Print Materials Needed

Bird guidebook with color photos of the neotropical migratory birds, life science text, map(s) extending from Central America through Canada.

Procedures/Activities

After a "kick-off" visit by an ornithologist, I divide my students into cooperative learning groups of four. Each group is assigned a different class of bird and must study and present its various adaptations (body shape, beak, feet, etc.). These presentations can be in video, puppet show, skit, or model form. We also "bird" on our school's Nature Trail and on several field trips. Groups are then re-shuffled and assigned a biome. Again, the task is to take the remainder of the class mentally to that biome and impress upon us the flora and fauna, temperature and rainfall variations. In the past, I have seen the coniferous biome re-created in pinecones painted green to represent the trees and assorted animal cut-outs placed within that forest. The tropical students fed us macademia nuts and the marine people acted out a play and sprayed us with salt water. Lastly, in yet again new groups, communities are doled out with either a natural or human-made disturbance. The results must be hypothesized and modeled.
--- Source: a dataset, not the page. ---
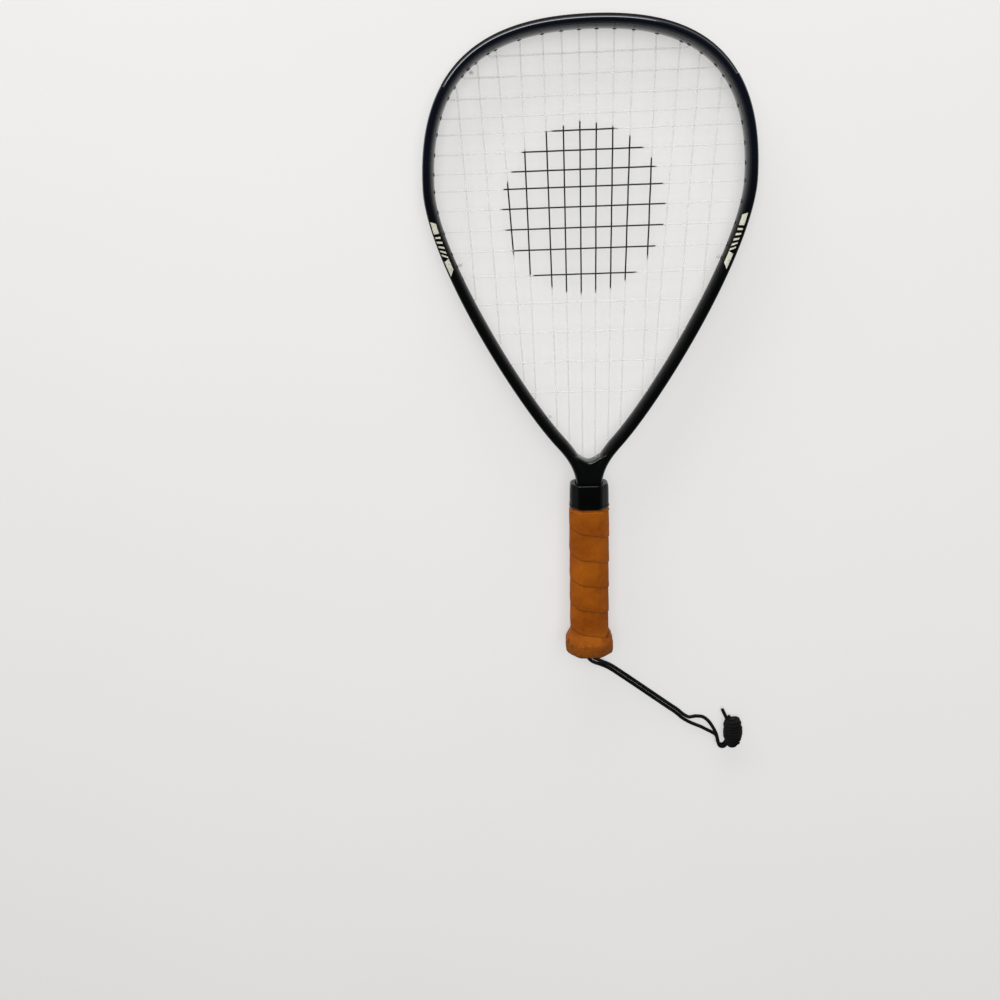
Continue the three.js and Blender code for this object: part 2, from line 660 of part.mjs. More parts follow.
function leatherGeometry() {
  const [outerY, outerNeckY] = neckTaper(0);
  const [innerY, innerNeckY] = neckTaper(LEATHER_THICKNESS);
  const step = WRAP_PITCH / WRAP_RINGS_A_TURN;
  const ringCount = Math.floor((outerY - FLARE_LENGTH) / step);
  const straightYs = Array.from({ length: ringCount }, (_, i) => outerY - (ringCount - 1 - i) * step);
  const onFlare = (y) => y > LEATHER_START_Y && y < straightYs[0];
  const outerYs = [LEATHER_START_Y, ...flareYs.filter(onFlare), ...straightYs];
  const outer = outerYs.map((y) => {
    const low = gripRing(-flareRise(y), y);
    const high = gripRing(-flareRise(y) - WRAP_STEP, y);
    return low.map((point, corner) => point.lerp(high[corner], wrapLift(corner, y)));
  });
  outer.push(gripRing(NECK_DRAW, outerNeckY), gripRing(NECK_DRAW, LEATHER_END_Y));
  const innerYs = [LEATHER_START_Y, ...flareYs.filter((y) => y > LEATHER_START_Y), innerY];
  const inner = innerYs.map((y) => gripRing(LEATHER_THICKNESS - flareRise(y), y));
  const neckInset = LEATHER_THICKNESS + NECK_DRAW;
  inner.push(gripRing(neckInset, innerNeckY), gripRing(neckInset, LEATHER_END_Y));
  return sleeve(outer, inner);
}

// Moulded core, with a pocket for the shaft's two tubes
function coreGeometry() {
  const [shoulderY, neckY] = neckTaper(underLeather);
  const neckInset = underLeather + NECK_DRAW;
  const outside = loft([
    gripRing(insideCap + CLEARANCE, CORE_BOTTOM_Y),
    gripRing(insideCap + CLEARANCE, CAP_TOP_Y + CLEARANCE),
    gripRing(underLeather, CAP_TOP_Y + CLEARANCE),
    gripRing(underLeather, shoulderY),
    gripRing(neckInset, neckY),
    gripRing(neckInset, CORE_TOP_Y - CORE_TOP_CHAMFER),
    gripRing(neckInset + CORE_TOP_CHAMFER, CORE_TOP_Y),
  ], gripOutline(gripShape(0)));
  const pocket = loft([
    shaftRing(SHAFT_END_Y - CLEARANCE), shaftRing(CORE_TOP_Y + OVERRUN),
  ], gripOutline(shaftShape()));
  return toGeometry(cut(toSolid(outside), [pocket]));
}

// Butt cap: a flared cup with a rim, and a hole in its floor for the wrist cord
function capGeometry() {
  const rimTop = LEATHER_START_Y - CLEARANCE;
  const wall = (y) => gripRing(underLeather - flareRise(y), y);
  const rim = (y) => gripRing(CAP_RIM_DRAW - flareRise(y), y);
  const outside = loft([
    rim(0), rim(rimTop), wall(rimTop),
    ...flareYs.filter((y) => y > LEATHER_START_Y && y < CAP_TOP_Y).map(wall),
    wall(CAP_TOP_Y),
  ], gripOutline(gripShape(0)));
  const cavity = loft([
    gripRing(insideCap, CAP_FLOOR), gripRing(insideCap, CAP_TOP_Y + OVERRUN),
  ], gripOutline(gripShape(0)));
  const cordHole = rod(
    new THREE.Vector3(0, -OVERRUN, 0), new THREE.Vector3(0, CAP_FLOOR + OVERRUN, 0),
    CORD_HOLE_RADIUS, HOLE_SIDES,
  );
  return toGeometry(cut(toSolid(outside), [cavity, cordHole]));
}

const tapeInset = NECK_DRAW - CLEARANCE;

function collarGeometry() {
  const length = COLLAR_TOP_Y - COLLAR_BOTTOM_Y;
  const outer = COLLAR_SHARES.map(([at, way]) => {
    const y = COLLAR_BOTTOM_Y + at * length;
    const shaftPoints = shaftRing(y);
    return gripRing(0, y).map((point, i) => point.lerp(shaftPoints[i], way));
  });
  const seatY = CORE_TOP_Y + CLEARANCE;
  const bore = tapeInset - TAPE_THICKNESS - CLEARANCE;
  const grip = [gripRing(bore, COLLAR_BOTTOM_Y), gripRing(bore, seatY)];
  const shaft = [shaftRing(seatY), shaftRing(COLLAR_TOP_Y)];
  return sleeve(outer, [...grip, ...shaft]);
}

function tapeGeometry() {
  const rings = (inset) => [gripRing(inset, TAPE_BOTTOM_Y), gripRing(inset, TAPE_TOP_Y)];
  return sleeve(rings(tapeInset - TAPE_THICKNESS), rings(tapeInset));
}

addPiece(racket, 'frame_tube', frameGeometry(), 'graphite');
addPiece(racket, 'head_guard', guardGeometry(), 'nylon');
addPiece(racket, 'grommet_strip_right', stripGeometry(stripStart, stripEnd), 'nylon');
addPiece(racket, 'grommet_strip_left', stripGeometry(-stripEnd, -stripStart), 'nylon');
addPiece(racket, 'main_string', stringGeometry(mainString()), 'string');
addPiece(racket, 'cross_string', stringGeometry(crossString()), 'string');
addPiece(racket, 'main_knot_right', knotGeometry(tieHoles.main), 'string');
addPiece(racket, 'main_knot_left', knotGeometry(other(tieHoles.main)), 'string');
addPiece(racket, 'cross_knot_top', knotGeometry(tieHoles.crossTop), 'string');
addPiece(racket, 'cross_knot_foot', knotGeometry(tieHoles.crossFoot), 'string');
addPiece(racket, 'handle_core', coreGeometry(), 'foam');
addPiece(racket, 'butt_cap', capGeometry(), 'nylon');
addPiece(racket, 'grip_leather', leatherGeometry(), 'leather');
addPiece(racket, 'finishing_tape', tapeGeometry(), 'tape');
addPiece(racket, 'grip_collar', collarGeometry(), 'rubber');

// Lying on the surface: tipped about X until the butt's flare and the crown touch it
const fullFlare = FLARE_SHARES.find(([, rise]) => rise === 1);
const flareY = FLARE_LENGTH * fullFlare[0];
const flareDrop = GRIP_HALF_DEPTH + FLARE_RISE - TUBE_DEPTH / 2;
racket.rotation.x = -Math.atan2(flareDrop, CROWN_Y - flareY);
racket.updateMatrixWorld(true);
const lying = new THREE.Box3().setFromObject(racket, true);
racket.position.set(0, -(lying.min.y + lying.max.y) / 2, -lying.min.z);
racket.updateMatrixWorld(true);

// Wrist cord: two strands from the butt cap along the surface, tied together at their ends

const cordRadius = CORD_DIAMETER / 2;
const holeMouth = racket.localToWorld(new THREE.Vector3());

function cordPoints(rows) {
  return rows.map(([x, y, share]) => holeMouth.clone()
    .add(new THREE.Vector3(x, y, 0))
    .setZ(cordRadius + share * (holeMouth.z - cordRadius)));
}

// A strand starts behind the hole, against the stop knot
function strandPoints(rows) {
  const start = racket.localToWorld(new THREE.Vector3(rows[0][0], CAP_FLOOR, 0));
  return [start, ...cordPoints(rows)];
}

function cordGeometry(points, radius, steps) {
  return new THREE.ExtrudeGeometry(new THREE.Shape(roundOutline(radius, CORD_SIDES)), {
    steps,
    bevelEnabled: false,
    extrudePath: new THREE.CatmullRomCurve3(points),
  });
}

// The room a cord takes in the knot: a little wider than the cord, and past its end
function cordRoom(points, steps) {
  const [before, end] = points.slice(-2);
  const pastEnd = end.clone().add(end.clone().sub(before).setLength(CLEARANCE));
  return cordGeometry([...points.slice(0, -1), pastEnd], cordRadius + CLEARANCE, steps);
}

const strands = [UPPER_STRAND_POINTS, LOWER_STRAND_POINTS].map(strandPoints);
const tail = cordPoints(TAIL_POINTS);

// The knot's body, with the turn that leads each strand into it
function endKnotGeometry() {
  const halfHeight = END_KNOT_HEIGHT / 2;
  const widest = Math.max(...END_KNOT_RINGS.map(([, , halfWidth]) => halfWidth));
  const outline = roundOutline(1, CORD_SIDES);
  const rings = END_KNOT_RINGS.map(([x, y, halfWidth]) => outline.map((corner) => new THREE.Vector3(
    holeMouth.x + x + halfWidth * corner.x,
    holeMouth.y + y,
    halfHeight * (1 + (halfWidth / widest) * corner.y),
  )));
  const hooks = strands.map((points) => {
    const level = points[points.length - 1].z;
    const route = HOOK_POINTS.map(([x, y]) => new THREE.Vector3(holeMouth.x + x, holeMouth.y + y, level));
    return cordGeometry(route, cordRadius, HOOK_STEPS);
  });
  return toGeometry(cut(join([loft(rings, outline), ...hooks]), [cordRoom(tail, TAIL_STEPS)]));
}

const stopKnot = new THREE.IcosahedronGeometry(STOP_KNOT_RADIUS, 1)
  .translate(0, CAP_FLOOR + CLEARANCE + STOP_KNOT_RADIUS, 0);
addPiece(racket, 'cord_stop_knot', stopKnot, 'cord');
addPiece(model, 'wrist_cord_upper', cordGeometry(strands[0], cordRadius, STRAND_STEPS), 'cord');
addPiece(model, 'wrist_cord_lower', cordGeometry(strands[1], cordRadius, STRAND_STEPS), 'cord');
addPiece(model, 'wrist_cord_knot', endKnotGeometry(), 'cord');
addPiece(model, 'wrist_cord_tail', cordGeometry(tail, cordRadius, TAIL_STEPS), 'cord');

export default model;
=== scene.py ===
# A racquetball racket lying face up on a pale floor, dressed for the photograph's view.
# Shapes are drawn in the racket's own flat frame, in millimetres: X across the face, Y from the
# butt to the crown, Z out of the strings. LAY then puts them where the solids lie, in metres.
import math
import random

import bmesh
import bpy
from mathutils import Matrix, Vector, noise


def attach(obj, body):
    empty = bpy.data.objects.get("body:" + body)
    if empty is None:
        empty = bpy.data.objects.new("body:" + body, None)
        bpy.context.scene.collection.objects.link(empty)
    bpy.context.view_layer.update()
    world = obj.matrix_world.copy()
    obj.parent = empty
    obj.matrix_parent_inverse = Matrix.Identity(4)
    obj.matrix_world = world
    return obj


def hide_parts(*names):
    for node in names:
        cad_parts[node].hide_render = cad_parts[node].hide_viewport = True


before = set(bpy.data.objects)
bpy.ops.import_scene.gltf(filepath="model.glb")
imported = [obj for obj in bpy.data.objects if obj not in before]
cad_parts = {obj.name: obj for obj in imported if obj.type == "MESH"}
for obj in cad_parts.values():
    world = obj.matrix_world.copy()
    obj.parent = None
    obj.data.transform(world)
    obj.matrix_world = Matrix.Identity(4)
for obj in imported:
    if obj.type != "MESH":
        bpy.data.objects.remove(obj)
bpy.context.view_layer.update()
random.seed(7)

MM = 0.001
LEAN = math.radians(-1.0432002)
ORIGIN = Vector((0, -0.2637961, 0.0196068))
LAY = Matrix.Translation(ORIGIN) @ Matrix.Rotation(LEAN, 4, "X")

# Camera: fitted to the photograph in the racket's frame

FOCAL_PIXELS, IMAGE_PIXELS, SENSOR = 850, 1000, 36
PITCH, YAW, ROLL = 0.32029934, -0.05476573, 0.03707064
CAMERA_SHIFT = Vector((0.08353089, -0.14097625, -0.79508521))


def add_object(name, data):
    item = bpy.data.objects.new(name, data)
    bpy.context.scene.collection.objects.link(item)
    return item


def make_camera():
    turn = Matrix.Rotation(ROLL, 4, "Z") @ Matrix.Rotation(PITCH, 4, "X")
    turn = turn @ Matrix.Rotation(YAW, 4, "Y")
    data = bpy.data.cameras.new("camera")
    data.sensor_width = SENSOR
    data.lens = SENSOR * FOCAL_PIXELS / IMAGE_PIXELS
    camera = add_object("camera", data)
    camera.matrix_world = LAY @ (Matrix.Translation(CAMERA_SHIFT) @ turn).inverted()
    bpy.context.scene.camera = camera


make_camera()

# Mesh helpers

SHARP_ANGLE = math.radians(38)
UP = Vector((0, 0, 1))


def laid(points):
    return [LAY @ (Vector(p) * MM) for p in points]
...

An accompanying activity is the interchange of two blocks of soil on the school grounds and observations of the ensuing changes over several weeks. Throughout this unit, students check the e-mail and note sitings of the Northern Oriole along the flyway. These are visually recorded on maps in the classroom. Most of the MISTNET birds reach the Canadian border by the second week of May (which the Smithsonian has designated International Migratory Bird Week). We will have a "Welcome Back" party to celebrate their arrival and explore methods of preserving these species in our area (such as curtailing the activities of housecats and growing the appropriate garden plants).

Method(s) for Evaluating Student Achievement of Objectives

A teacher-made rubric will be used to assess each presentation: students are scored upon total group participation, organization, content, diverse sources of information, visuals, creativity, conscientious effort and attention to detail.